■ PROBLEM ■
Every line that holds "context" should be shown.
◇ ◇ ◇
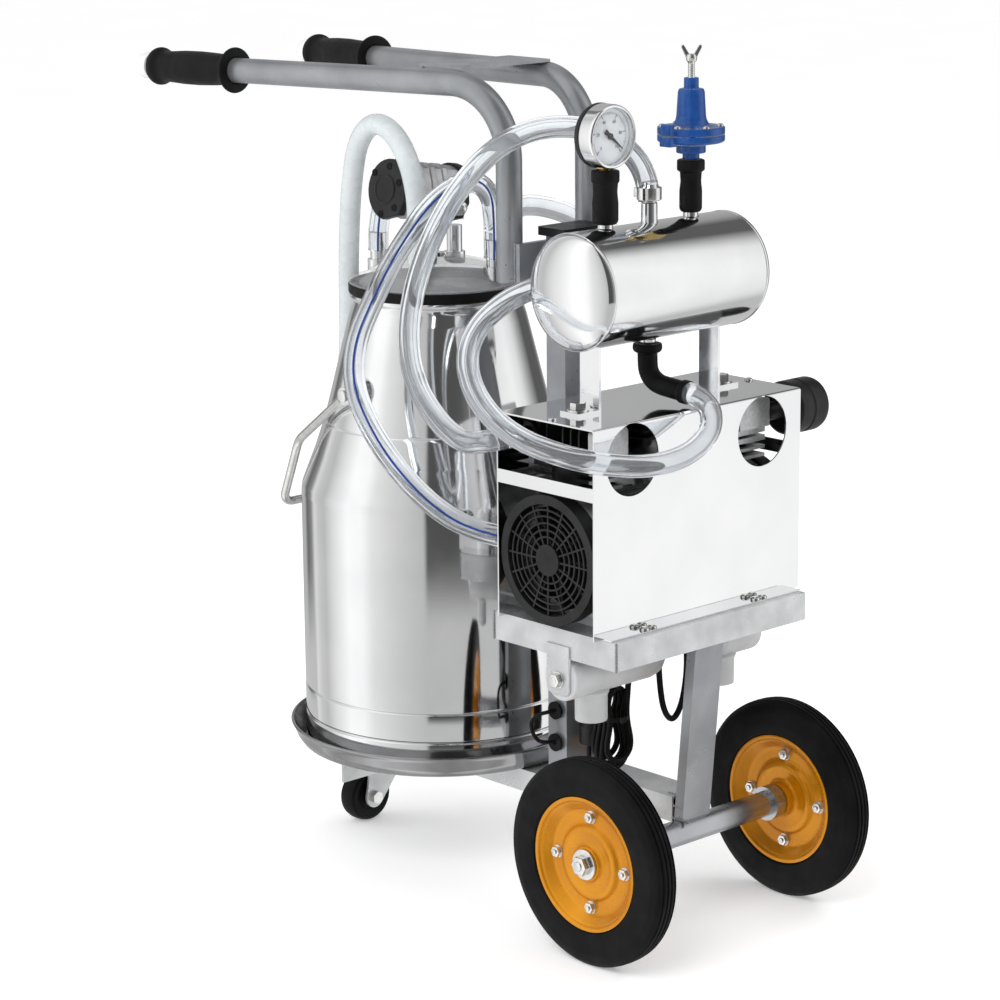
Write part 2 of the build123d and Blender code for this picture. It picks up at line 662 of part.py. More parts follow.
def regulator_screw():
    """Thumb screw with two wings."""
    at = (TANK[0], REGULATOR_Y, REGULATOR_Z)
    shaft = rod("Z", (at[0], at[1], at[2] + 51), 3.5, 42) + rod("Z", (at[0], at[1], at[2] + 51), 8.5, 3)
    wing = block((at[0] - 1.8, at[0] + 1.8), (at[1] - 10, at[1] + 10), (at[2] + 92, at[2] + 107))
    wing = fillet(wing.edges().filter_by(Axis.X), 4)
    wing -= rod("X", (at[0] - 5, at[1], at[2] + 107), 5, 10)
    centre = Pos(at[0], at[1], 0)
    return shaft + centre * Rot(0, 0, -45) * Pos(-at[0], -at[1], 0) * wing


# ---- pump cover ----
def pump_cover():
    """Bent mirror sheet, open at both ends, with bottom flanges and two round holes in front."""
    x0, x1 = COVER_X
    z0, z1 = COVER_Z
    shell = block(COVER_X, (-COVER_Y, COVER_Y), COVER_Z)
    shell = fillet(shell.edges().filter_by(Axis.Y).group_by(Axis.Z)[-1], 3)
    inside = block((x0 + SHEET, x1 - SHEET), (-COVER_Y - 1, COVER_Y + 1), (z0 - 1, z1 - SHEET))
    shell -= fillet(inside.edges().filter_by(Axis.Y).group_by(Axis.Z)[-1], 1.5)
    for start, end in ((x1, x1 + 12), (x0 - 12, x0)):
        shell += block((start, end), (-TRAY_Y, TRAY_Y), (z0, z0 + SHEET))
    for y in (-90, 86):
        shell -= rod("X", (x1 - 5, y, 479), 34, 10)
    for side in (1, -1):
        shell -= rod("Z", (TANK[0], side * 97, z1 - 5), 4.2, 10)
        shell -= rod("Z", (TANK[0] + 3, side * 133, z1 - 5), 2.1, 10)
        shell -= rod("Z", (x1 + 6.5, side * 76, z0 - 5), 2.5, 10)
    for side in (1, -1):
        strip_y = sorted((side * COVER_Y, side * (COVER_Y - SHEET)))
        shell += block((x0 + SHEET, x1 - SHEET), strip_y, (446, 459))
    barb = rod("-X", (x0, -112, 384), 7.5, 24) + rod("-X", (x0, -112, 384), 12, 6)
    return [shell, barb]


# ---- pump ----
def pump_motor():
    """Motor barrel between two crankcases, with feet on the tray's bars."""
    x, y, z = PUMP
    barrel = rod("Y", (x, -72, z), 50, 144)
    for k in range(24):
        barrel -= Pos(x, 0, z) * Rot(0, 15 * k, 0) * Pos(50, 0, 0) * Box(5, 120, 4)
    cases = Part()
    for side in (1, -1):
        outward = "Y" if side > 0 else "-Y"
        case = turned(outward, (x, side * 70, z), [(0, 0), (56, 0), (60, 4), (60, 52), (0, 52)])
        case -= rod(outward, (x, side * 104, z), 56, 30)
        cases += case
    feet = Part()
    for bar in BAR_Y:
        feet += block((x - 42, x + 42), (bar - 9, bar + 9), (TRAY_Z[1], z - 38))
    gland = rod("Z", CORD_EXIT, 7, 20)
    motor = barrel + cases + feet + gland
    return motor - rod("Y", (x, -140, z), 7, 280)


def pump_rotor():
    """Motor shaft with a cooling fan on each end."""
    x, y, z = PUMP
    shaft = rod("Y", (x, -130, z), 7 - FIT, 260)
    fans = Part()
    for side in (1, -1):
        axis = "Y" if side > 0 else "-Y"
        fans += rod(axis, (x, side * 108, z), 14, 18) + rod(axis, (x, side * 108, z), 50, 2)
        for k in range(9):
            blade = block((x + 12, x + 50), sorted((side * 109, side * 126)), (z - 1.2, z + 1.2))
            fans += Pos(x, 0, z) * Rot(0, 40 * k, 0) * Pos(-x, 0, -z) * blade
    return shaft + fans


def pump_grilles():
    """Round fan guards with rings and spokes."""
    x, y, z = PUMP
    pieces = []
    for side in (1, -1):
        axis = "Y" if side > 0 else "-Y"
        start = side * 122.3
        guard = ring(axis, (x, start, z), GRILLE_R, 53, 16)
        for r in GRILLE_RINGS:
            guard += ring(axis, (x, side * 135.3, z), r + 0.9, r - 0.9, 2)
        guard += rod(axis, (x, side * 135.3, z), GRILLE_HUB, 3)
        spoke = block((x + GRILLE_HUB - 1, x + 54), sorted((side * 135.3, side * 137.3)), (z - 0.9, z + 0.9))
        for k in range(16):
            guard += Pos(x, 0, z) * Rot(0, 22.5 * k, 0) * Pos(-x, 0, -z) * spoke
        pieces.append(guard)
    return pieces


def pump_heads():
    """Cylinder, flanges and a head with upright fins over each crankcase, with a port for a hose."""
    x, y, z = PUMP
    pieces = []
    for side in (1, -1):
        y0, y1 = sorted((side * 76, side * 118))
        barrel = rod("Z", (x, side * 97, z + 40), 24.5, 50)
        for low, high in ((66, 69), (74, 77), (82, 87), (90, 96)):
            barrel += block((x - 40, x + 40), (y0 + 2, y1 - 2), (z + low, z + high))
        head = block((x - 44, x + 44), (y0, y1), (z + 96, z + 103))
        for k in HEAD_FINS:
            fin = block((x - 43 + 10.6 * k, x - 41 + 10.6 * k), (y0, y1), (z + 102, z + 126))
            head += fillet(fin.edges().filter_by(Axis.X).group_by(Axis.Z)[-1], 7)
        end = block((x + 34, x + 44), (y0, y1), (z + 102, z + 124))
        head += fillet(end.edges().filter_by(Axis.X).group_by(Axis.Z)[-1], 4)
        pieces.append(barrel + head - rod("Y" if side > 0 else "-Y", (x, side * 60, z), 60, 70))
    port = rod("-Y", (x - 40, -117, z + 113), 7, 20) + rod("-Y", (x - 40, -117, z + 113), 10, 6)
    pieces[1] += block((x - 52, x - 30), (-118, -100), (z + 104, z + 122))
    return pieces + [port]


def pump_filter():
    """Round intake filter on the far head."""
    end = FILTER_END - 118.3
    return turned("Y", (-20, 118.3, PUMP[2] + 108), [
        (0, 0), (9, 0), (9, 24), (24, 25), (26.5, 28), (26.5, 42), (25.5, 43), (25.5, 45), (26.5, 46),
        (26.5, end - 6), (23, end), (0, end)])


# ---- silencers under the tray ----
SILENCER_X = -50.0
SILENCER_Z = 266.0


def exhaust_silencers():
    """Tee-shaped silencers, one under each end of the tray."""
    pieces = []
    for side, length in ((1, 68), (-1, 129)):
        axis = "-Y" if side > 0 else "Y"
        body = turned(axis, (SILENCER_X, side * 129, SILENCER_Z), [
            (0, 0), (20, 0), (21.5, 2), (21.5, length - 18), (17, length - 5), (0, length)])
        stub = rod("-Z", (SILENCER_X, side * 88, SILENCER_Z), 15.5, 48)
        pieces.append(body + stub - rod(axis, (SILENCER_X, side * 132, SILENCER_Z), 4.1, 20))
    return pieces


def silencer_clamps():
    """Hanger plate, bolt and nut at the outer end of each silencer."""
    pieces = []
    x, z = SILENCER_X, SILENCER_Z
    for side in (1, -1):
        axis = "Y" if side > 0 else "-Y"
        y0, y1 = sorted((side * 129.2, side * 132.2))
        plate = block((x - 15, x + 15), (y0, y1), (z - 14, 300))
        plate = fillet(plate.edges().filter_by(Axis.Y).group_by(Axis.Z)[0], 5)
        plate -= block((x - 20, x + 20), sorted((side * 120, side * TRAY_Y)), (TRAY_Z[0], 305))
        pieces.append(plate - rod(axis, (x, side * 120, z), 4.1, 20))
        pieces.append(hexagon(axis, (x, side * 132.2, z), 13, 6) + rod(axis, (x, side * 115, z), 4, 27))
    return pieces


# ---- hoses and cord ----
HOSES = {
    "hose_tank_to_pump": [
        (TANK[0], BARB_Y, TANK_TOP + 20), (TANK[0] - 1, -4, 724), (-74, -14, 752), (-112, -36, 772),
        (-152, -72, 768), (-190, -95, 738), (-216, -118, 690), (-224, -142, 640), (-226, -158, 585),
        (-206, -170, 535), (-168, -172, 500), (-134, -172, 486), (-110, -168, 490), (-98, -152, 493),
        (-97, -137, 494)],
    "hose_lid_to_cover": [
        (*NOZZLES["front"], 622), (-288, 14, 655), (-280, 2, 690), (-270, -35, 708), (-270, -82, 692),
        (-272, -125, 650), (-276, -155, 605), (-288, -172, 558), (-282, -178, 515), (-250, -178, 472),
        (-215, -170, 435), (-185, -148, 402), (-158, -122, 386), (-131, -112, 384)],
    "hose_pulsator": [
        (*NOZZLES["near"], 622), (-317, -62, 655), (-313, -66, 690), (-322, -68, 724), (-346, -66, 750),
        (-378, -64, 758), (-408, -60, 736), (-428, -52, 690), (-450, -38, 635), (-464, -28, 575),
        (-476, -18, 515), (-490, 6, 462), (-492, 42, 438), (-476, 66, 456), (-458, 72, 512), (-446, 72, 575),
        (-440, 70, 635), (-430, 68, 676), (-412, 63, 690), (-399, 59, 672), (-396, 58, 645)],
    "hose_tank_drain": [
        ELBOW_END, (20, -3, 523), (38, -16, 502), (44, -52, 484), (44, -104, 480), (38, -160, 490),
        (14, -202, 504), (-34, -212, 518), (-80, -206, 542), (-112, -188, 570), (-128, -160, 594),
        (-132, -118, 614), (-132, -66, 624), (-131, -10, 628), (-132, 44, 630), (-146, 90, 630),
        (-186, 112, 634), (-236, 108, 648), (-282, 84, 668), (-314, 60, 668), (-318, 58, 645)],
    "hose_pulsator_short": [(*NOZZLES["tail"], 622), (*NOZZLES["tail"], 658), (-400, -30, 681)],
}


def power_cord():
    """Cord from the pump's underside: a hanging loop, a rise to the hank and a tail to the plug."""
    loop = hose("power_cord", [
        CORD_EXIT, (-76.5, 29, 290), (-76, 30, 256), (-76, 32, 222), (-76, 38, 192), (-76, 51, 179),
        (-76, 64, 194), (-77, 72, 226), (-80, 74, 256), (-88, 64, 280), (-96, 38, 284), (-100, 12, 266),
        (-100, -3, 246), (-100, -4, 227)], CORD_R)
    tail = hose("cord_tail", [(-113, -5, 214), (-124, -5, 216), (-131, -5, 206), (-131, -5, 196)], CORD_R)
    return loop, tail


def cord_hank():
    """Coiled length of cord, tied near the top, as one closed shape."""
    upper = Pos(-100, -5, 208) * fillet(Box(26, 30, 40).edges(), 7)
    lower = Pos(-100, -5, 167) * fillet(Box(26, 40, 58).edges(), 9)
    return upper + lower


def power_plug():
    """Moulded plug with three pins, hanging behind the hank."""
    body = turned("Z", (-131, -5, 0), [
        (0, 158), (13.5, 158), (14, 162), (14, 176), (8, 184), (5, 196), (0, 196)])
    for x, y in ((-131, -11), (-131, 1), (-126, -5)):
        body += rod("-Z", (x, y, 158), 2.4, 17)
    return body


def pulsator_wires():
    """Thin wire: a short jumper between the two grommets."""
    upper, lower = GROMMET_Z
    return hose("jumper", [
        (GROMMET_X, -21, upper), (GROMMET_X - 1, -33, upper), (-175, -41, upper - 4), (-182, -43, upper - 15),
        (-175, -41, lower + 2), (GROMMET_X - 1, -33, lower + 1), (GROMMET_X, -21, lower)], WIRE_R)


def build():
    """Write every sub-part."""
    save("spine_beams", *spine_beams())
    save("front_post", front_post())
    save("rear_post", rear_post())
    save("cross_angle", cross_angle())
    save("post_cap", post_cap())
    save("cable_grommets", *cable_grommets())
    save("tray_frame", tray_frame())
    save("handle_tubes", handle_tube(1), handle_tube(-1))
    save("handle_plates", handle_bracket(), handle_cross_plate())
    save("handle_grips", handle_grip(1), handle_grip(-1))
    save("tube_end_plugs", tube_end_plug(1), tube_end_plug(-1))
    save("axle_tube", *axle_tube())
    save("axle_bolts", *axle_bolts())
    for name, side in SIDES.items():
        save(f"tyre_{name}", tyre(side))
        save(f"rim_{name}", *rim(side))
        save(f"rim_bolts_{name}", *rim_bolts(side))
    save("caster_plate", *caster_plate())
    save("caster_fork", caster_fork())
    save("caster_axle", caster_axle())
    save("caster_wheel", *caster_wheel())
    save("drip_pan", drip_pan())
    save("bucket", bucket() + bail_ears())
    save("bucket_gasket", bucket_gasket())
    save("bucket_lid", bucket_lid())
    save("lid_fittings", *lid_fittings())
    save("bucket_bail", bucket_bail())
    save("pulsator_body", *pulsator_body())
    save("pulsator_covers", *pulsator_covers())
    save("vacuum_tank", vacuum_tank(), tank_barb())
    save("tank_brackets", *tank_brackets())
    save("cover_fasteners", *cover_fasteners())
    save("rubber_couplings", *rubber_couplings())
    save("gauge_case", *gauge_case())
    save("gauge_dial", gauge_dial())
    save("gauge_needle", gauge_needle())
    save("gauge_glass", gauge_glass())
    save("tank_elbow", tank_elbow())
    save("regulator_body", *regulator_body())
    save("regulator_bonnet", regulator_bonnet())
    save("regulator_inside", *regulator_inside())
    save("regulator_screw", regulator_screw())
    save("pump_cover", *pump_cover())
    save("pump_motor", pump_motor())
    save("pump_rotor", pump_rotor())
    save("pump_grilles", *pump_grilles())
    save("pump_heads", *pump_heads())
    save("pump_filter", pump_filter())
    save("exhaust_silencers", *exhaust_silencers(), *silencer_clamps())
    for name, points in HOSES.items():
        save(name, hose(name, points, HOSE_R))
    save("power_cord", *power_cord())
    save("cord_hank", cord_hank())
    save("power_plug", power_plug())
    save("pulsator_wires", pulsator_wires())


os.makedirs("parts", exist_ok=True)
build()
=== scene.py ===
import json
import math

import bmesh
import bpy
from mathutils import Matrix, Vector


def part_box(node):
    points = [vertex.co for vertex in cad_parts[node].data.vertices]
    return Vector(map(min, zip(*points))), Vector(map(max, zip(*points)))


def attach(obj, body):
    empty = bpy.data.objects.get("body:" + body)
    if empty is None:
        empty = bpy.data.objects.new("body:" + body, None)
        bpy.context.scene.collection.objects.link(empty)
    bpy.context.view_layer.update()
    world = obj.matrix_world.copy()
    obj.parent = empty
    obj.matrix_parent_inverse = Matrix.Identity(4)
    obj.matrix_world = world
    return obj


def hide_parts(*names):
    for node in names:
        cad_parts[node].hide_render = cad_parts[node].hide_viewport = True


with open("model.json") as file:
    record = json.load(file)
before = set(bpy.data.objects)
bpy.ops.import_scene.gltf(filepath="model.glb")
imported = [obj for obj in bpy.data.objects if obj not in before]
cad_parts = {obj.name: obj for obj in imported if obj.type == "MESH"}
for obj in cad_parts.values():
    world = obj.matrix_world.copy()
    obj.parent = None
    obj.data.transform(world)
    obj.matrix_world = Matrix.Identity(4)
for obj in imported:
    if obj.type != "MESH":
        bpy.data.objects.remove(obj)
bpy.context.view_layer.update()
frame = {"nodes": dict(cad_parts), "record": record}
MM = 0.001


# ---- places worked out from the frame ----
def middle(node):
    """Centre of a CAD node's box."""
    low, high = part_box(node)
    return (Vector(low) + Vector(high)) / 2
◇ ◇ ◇
■ EXERCISE OUTPUT ■
        bpy.context.scene.collection.objects.link(empty)
    bpy.context.view_layer.update()
bpy.context.view_layer.update()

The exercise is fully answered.